Turgenev’s Button on Stevenson’s Shirt: The Strange Case of a Resuscitated Lover

Inna Caron, Ohio State University

Ivan Sergeevič Turgenev’s “Song of Triumphant Love,” written in 1879 and published in 1881, quickly attracted the attention of Western readers. Aside from the romantic plot and the erotic details, this story presents a mysterious scene of a raising from the dead. When one of the main characters, Mucio, is struck by his rival Fabio with what appears to be a deadly blow, his Malaysian servant resuscitates him through a series of strange rituals. Seen through the eyes of the rational Westerner, it appears to be dark Oriental magic that is operating in this scene. Certainly it evoked a great deal of interest both in Russia and abroad.

In 1882 Turgenev’s tale was translated into English and published in New York. In 1887 Robert Louis Stevenson moved to Saranac Lake, New York, where shortly after his arrival he began his novel The Master of Ballantrae. At the core of this novel lies a life-long rivalry between two brothers, including some details, which are similar to the love triangle conflict in Turgenev’s “Song of Triumphant Love.” This similarity is quite trivial, however. What is noteworthy though are the climactic scenes of the devious brother’s death and his subsequent resuscitation by his Indian servant. It closely parallels the resuscitation scene of Turgenev’s tale.

Claire Harmon, who wrote a preface to the Anniversary Edition of The Master of Ballantrae issued a thought-provoking statement that Stevenson “made a whole shirt to fit a button.” Evidently, she was referring to documents of the Stevenson Society, according to which the Scottish writer conceived the plot of his novel because while in Saranac Lake he recalled a resuscitation story of an Indian fakir, told to him by his uncle a long time ago.

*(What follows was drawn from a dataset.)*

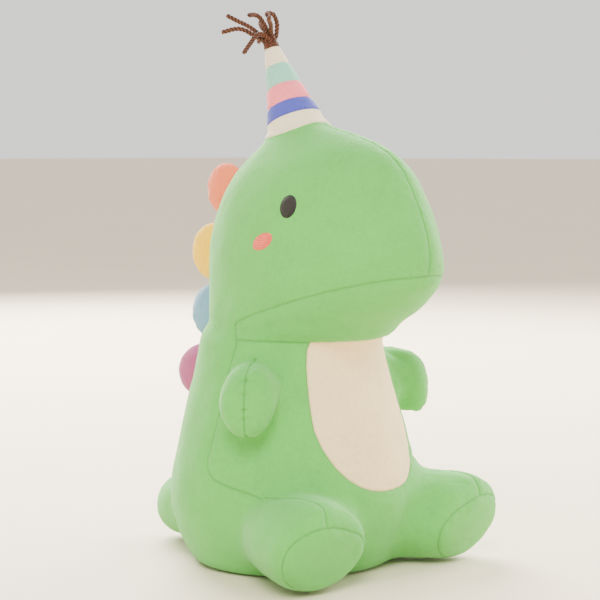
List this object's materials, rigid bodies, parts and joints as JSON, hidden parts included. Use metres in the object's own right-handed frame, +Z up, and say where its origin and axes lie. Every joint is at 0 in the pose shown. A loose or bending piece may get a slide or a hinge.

This paper proposes to reevaluate the aforementioned statement, as well as the chronology and the geographic proximity of the American edition of Turgenev’s tale and the new Stevenson’s novel, as a rational ground for the comparative analysis of the two texts. A close reading of both resuscitation stories, I believe, will demonstrate that it was Turgenev’s “Song of Triumphant Love” that may have provided the real button around which the shirt of The Master of Ballantrae was made.